- **Given request**: Quote, without change, all of the lines that follow.
++++++
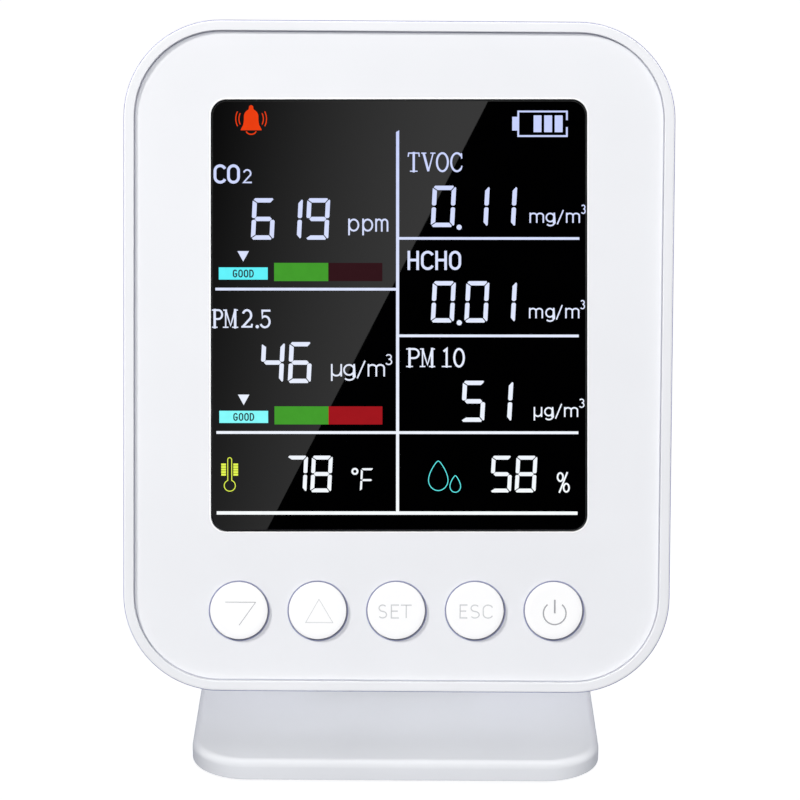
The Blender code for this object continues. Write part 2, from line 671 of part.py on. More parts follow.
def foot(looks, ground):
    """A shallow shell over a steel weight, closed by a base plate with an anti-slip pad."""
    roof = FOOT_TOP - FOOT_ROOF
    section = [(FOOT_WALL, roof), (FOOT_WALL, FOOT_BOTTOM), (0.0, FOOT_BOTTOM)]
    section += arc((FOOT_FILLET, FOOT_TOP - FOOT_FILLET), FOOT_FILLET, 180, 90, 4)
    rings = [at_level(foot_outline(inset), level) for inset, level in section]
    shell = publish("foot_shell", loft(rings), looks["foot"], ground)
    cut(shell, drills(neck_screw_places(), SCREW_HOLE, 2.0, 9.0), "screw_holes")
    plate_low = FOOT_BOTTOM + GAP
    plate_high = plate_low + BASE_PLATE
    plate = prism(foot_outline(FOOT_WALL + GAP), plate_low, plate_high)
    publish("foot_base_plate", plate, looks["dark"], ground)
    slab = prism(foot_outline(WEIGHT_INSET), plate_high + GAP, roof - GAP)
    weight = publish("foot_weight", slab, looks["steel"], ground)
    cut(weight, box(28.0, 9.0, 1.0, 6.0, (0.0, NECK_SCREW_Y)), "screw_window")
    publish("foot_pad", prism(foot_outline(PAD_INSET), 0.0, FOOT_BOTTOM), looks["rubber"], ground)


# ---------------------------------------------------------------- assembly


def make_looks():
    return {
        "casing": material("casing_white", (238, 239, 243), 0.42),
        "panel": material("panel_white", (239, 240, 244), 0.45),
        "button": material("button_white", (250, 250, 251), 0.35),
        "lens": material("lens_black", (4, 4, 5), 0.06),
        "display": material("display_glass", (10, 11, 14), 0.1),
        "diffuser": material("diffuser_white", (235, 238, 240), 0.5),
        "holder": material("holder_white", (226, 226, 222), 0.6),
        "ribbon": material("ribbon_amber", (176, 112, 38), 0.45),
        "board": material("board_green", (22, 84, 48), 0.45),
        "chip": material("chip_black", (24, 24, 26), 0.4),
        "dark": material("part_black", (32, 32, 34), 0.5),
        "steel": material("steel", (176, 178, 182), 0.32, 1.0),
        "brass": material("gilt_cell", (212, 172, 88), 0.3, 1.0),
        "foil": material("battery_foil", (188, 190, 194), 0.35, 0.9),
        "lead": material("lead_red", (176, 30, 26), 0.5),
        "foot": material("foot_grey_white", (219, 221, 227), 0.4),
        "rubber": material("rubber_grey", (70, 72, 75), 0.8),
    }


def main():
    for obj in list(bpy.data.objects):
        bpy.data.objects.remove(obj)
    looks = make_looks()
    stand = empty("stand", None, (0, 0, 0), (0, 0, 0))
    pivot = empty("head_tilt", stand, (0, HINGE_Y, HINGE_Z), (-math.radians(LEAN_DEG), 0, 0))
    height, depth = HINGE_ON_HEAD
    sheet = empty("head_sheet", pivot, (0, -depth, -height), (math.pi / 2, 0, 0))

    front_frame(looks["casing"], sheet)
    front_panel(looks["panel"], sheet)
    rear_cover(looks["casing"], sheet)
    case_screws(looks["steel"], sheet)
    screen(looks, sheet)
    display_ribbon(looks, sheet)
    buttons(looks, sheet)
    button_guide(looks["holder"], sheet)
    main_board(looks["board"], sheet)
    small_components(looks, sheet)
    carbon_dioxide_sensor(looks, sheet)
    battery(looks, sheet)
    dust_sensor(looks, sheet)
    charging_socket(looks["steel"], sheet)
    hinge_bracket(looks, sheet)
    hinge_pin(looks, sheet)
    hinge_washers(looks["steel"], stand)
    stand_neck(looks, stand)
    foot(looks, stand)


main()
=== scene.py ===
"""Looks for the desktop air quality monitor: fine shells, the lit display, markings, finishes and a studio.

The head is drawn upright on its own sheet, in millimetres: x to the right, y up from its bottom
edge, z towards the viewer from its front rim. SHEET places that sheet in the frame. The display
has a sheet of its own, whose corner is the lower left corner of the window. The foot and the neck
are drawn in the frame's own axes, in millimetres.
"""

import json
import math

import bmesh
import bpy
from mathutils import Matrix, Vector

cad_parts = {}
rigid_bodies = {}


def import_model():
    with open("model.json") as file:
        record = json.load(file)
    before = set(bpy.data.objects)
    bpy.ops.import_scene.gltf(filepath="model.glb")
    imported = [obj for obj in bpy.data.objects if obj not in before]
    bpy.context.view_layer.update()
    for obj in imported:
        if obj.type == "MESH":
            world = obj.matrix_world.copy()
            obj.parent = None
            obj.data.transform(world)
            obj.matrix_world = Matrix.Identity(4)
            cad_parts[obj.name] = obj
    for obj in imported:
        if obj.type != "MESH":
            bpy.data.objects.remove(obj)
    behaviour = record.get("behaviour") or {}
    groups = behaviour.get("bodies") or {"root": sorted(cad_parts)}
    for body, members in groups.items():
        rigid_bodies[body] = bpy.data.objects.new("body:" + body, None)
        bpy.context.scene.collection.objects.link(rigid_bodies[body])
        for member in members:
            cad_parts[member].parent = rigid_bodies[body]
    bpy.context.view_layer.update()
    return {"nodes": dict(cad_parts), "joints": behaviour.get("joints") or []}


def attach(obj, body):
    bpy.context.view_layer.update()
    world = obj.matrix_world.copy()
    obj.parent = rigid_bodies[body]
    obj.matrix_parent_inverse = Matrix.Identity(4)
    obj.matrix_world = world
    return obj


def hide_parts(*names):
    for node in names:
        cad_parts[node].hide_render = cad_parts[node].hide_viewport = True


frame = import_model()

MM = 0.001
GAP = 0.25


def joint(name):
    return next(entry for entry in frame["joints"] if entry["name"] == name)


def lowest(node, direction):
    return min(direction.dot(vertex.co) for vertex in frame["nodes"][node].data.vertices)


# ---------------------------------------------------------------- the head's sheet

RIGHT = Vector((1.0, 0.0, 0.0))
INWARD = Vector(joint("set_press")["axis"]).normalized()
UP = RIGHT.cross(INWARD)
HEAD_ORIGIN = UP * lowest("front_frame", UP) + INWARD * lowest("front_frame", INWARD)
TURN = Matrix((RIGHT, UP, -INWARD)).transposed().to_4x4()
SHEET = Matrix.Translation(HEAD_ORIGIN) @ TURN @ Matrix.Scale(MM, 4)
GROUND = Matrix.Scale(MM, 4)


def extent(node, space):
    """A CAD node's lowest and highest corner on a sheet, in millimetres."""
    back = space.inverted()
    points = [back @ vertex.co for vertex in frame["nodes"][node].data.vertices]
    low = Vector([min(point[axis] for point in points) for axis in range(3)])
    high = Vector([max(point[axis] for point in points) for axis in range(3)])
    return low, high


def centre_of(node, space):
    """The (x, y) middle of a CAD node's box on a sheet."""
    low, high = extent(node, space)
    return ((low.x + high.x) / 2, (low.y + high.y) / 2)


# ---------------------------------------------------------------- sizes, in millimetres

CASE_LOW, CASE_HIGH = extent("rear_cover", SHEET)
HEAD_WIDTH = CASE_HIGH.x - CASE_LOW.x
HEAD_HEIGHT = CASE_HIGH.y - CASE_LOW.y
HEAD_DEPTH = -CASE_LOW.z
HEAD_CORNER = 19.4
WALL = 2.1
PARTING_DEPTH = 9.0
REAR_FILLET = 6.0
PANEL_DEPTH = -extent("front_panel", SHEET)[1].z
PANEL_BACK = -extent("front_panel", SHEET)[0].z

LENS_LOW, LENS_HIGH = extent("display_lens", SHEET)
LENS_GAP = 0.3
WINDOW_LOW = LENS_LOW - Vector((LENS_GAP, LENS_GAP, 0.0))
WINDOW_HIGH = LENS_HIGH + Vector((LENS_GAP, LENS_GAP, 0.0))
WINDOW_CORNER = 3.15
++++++
- **Answer to this problem**:
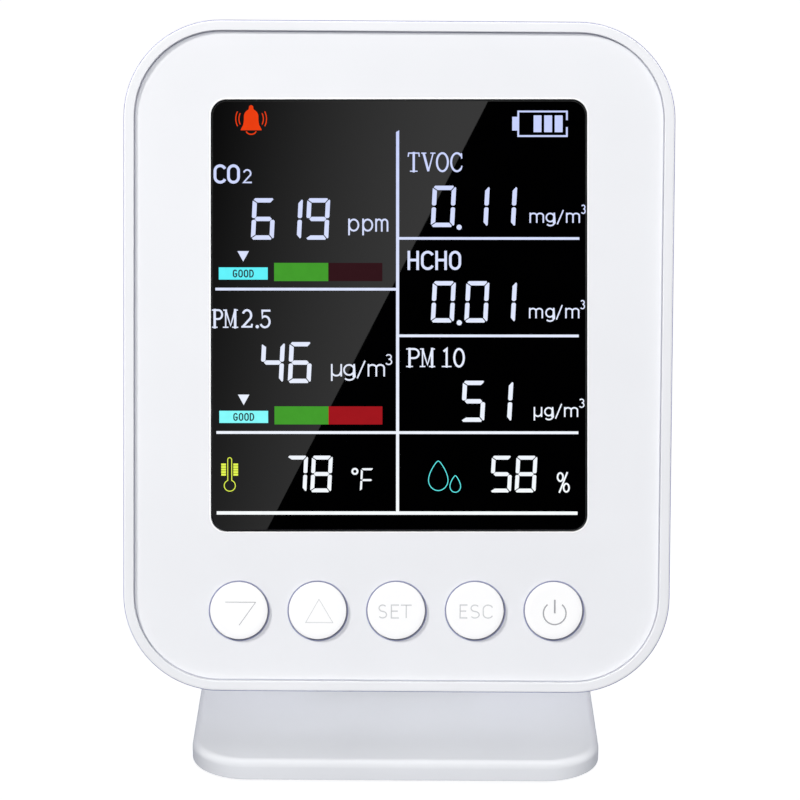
The Blender code for this object continues. Write part 2, from line 671 of part.py on. More parts follow.
def foot(looks, ground):
    """A shallow shell over a steel weight, closed by a base plate with an anti-slip pad."""
    roof = FOOT_TOP - FOOT_ROOF
    section = [(FOOT_WALL, roof), (FOOT_WALL, FOOT_BOTTOM), (0.0, FOOT_BOTTOM)]
    section += arc((FOOT_FILLET, FOOT_TOP - FOOT_FILLET), FOOT_FILLET, 180, 90, 4)
    rings = [at_level(foot_outline(inset), level) for inset, level in section]
    shell = publish("foot_shell", loft(rings), looks["foot"], ground)
    cut(shell, drills(neck_screw_places(), SCREW_HOLE, 2.0, 9.0), "screw_holes")
    plate_low = FOOT_BOTTOM + GAP
    plate_high = plate_low + BASE_PLATE
    plate = prism(foot_outline(FOOT_WALL + GAP), plate_low, plate_high)
    publish("foot_base_plate", plate, looks["dark"], ground)
    slab = prism(foot_outline(WEIGHT_INSET), plate_high + GAP, roof - GAP)
    weight = publish("foot_weight", slab, looks["steel"], ground)
    cut(weight, box(28.0, 9.0, 1.0, 6.0, (0.0, NECK_SCREW_Y)), "screw_window")
    publish("foot_pad", prism(foot_outline(PAD_INSET), 0.0, FOOT_BOTTOM), looks["rubber"], ground)


# ---------------------------------------------------------------- assembly


def make_looks():
    return {
        "casing": material("casing_white", (238, 239, 243), 0.42),
        "panel": material("panel_white", (239, 240, 244), 0.45),
        "button": material("button_white", (250, 250, 251), 0.35),
        "lens": material("lens_black", (4, 4, 5), 0.06),
        "display": material("display_glass", (10, 11, 14), 0.1),
        "diffuser": material("diffuser_white", (235, 238, 240), 0.5),
        "holder": material("holder_white", (226, 226, 222), 0.6),
        "ribbon": material("ribbon_amber", (176, 112, 38), 0.45),
        "board": material("board_green", (22, 84, 48), 0.45),
        "chip": material("chip_black", (24, 24, 26), 0.4),
        "dark": material("part_black", (32, 32, 34), 0.5),
        "steel": material("steel", (176, 178, 182), 0.32, 1.0),
        "brass": material("gilt_cell", (212, 172, 88), 0.3, 1.0),
        "foil": material("battery_foil", (188, 190, 194), 0.35, 0.9),
        "lead": material("lead_red", (176, 30, 26), 0.5),
        "foot": material("foot_grey_white", (219, 221, 227), 0.4),
        "rubber": material("rubber_grey", (70, 72, 75), 0.8),
    }


def main():
    for obj in list(bpy.data.objects):
        bpy.data.objects.remove(obj)
    looks = make_looks()
    stand = empty("stand", None, (0, 0, 0), (0, 0, 0))
    pivot = empty("head_tilt", stand, (0, HINGE_Y, HINGE_Z), (-math.radians(LEAN_DEG), 0, 0))
    height, depth = HINGE_ON_HEAD
    sheet = empty("head_sheet", pivot, (0, -depth, -height), (math.pi / 2, 0, 0))

    front_frame(looks["casing"], sheet)
    front_panel(looks["panel"], sheet)
    rear_cover(looks["casing"], sheet)
    case_screws(looks["steel"], sheet)
    screen(looks, sheet)
    display_ribbon(looks, sheet)
    buttons(looks, sheet)
    button_guide(looks["holder"], sheet)
    main_board(looks["board"], sheet)
    small_components(looks, sheet)
    carbon_dioxide_sensor(looks, sheet)
    battery(looks, sheet)
    dust_sensor(looks, sheet)
    charging_socket(looks["steel"], sheet)
    hinge_bracket(looks, sheet)
    hinge_pin(looks, sheet)
    hinge_washers(looks["steel"], stand)
    stand_neck(looks, stand)
    foot(looks, stand)


main()
=== scene.py ===
"""Looks for the desktop air quality monitor: fine shells, the lit display, markings, finishes and a studio.

The head is drawn upright on its own sheet, in millimetres: x to the right, y up from its bottom
edge, z towards the viewer from its front rim. SHEET places that sheet in the frame. The display
has a sheet of its own, whose corner is the lower left corner of the window. The foot and the neck
are drawn in the frame's own axes, in millimetres.
"""

import json
import math

import bmesh
import bpy
from mathutils import Matrix, Vector

cad_parts = {}
rigid_bodies = {}


def import_model():
    with open("model.json") as file:
        record = json.load(file)
    before = set(bpy.data.objects)
    bpy.ops.import_scene.gltf(filepath="model.glb")
    imported = [obj for obj in bpy.data.objects if obj not in before]
    bpy.context.view_layer.update()
    for obj in imported:
        if obj.type == "MESH":
            world = obj.matrix_world.copy()
            obj.parent = None
            obj.data.transform(world)
            obj.matrix_world = Matrix.Identity(4)
            cad_parts[obj.name] = obj
    for obj in imported:
        if obj.type != "MESH":
            bpy.data.objects.remove(obj)
    behaviour = record.get("behaviour") or {}
    groups = behaviour.get("bodies") or {"root": sorted(cad_parts)}
    for body, members in groups.items():
        rigid_bodies[body] = bpy.data.objects.new("body:" + body, None)
        bpy.context.scene.collection.objects.link(rigid_bodies[body])
        for member in members:
            cad_parts[member].parent = rigid_bodies[body]
    bpy.context.view_layer.update()
    return {"nodes": dict(cad_parts), "joints": behaviour.get("joints") or []}


def attach(obj, body):
    bpy.context.view_layer.update()
    world = obj.matrix_world.copy()
    obj.parent = rigid_bodies[body]
    obj.matrix_parent_inverse = Matrix.Identity(4)
    obj.matrix_world = world
    return obj


def hide_parts(*names):
    for node in names:
        cad_parts[node].hide_render = cad_parts[node].hide_viewport = True


frame = import_model()

MM = 0.001
GAP = 0.25


def joint(name):
    return next(entry for entry in frame["joints"] if entry["name"] == name)


def lowest(node, direction):
    return min(direction.dot(vertex.co) for vertex in frame["nodes"][node].data.vertices)


# ---------------------------------------------------------------- the head's sheet

RIGHT = Vector((1.0, 0.0, 0.0))
INWARD = Vector(joint("set_press")["axis"]).normalized()
UP = RIGHT.cross(INWARD)
HEAD_ORIGIN = UP * lowest("front_frame", UP) + INWARD * lowest("front_frame", INWARD)
TURN = Matrix((RIGHT, UP, -INWARD)).transposed().to_4x4()
SHEET = Matrix.Translation(HEAD_ORIGIN) @ TURN @ Matrix.Scale(MM, 4)
GROUND = Matrix.Scale(MM, 4)


def extent(node, space):
    """A CAD node's lowest and highest corner on a sheet, in millimetres."""
    back = space.inverted()
    points = [back @ vertex.co for vertex in frame["nodes"][node].data.vertices]
    low = Vector([min(point[axis] for point in points) for axis in range(3)])
    high = Vector([max(point[axis] for point in points) for axis in range(3)])
    return low, high


def centre_of(node, space):
    """The (x, y) middle of a CAD node's box on a sheet."""
    low, high = extent(node, space)
    return ((low.x + high.x) / 2, (low.y + high.y) / 2)


# ---------------------------------------------------------------- sizes, in millimetres

CASE_LOW, CASE_HIGH = extent("rear_cover", SHEET)
HEAD_WIDTH = CASE_HIGH.x - CASE_LOW.x
HEAD_HEIGHT = CASE_HIGH.y - CASE_LOW.y
HEAD_DEPTH = -CASE_LOW.z
HEAD_CORNER = 19.4
WALL = 2.1
PARTING_DEPTH = 9.0
REAR_FILLET = 6.0
PANEL_DEPTH = -extent("front_panel", SHEET)[1].z
PANEL_BACK = -extent("front_panel", SHEET)[0].z

LENS_LOW, LENS_HIGH = extent("display_lens", SHEET)
LENS_GAP = 0.3
WINDOW_LOW = LENS_LOW - Vector((LENS_GAP, LENS_GAP, 0.0))
WINDOW_HIGH = LENS_HIGH + Vector((LENS_GAP, LENS_GAP, 0.0))
WINDOW_CORNER = 3.15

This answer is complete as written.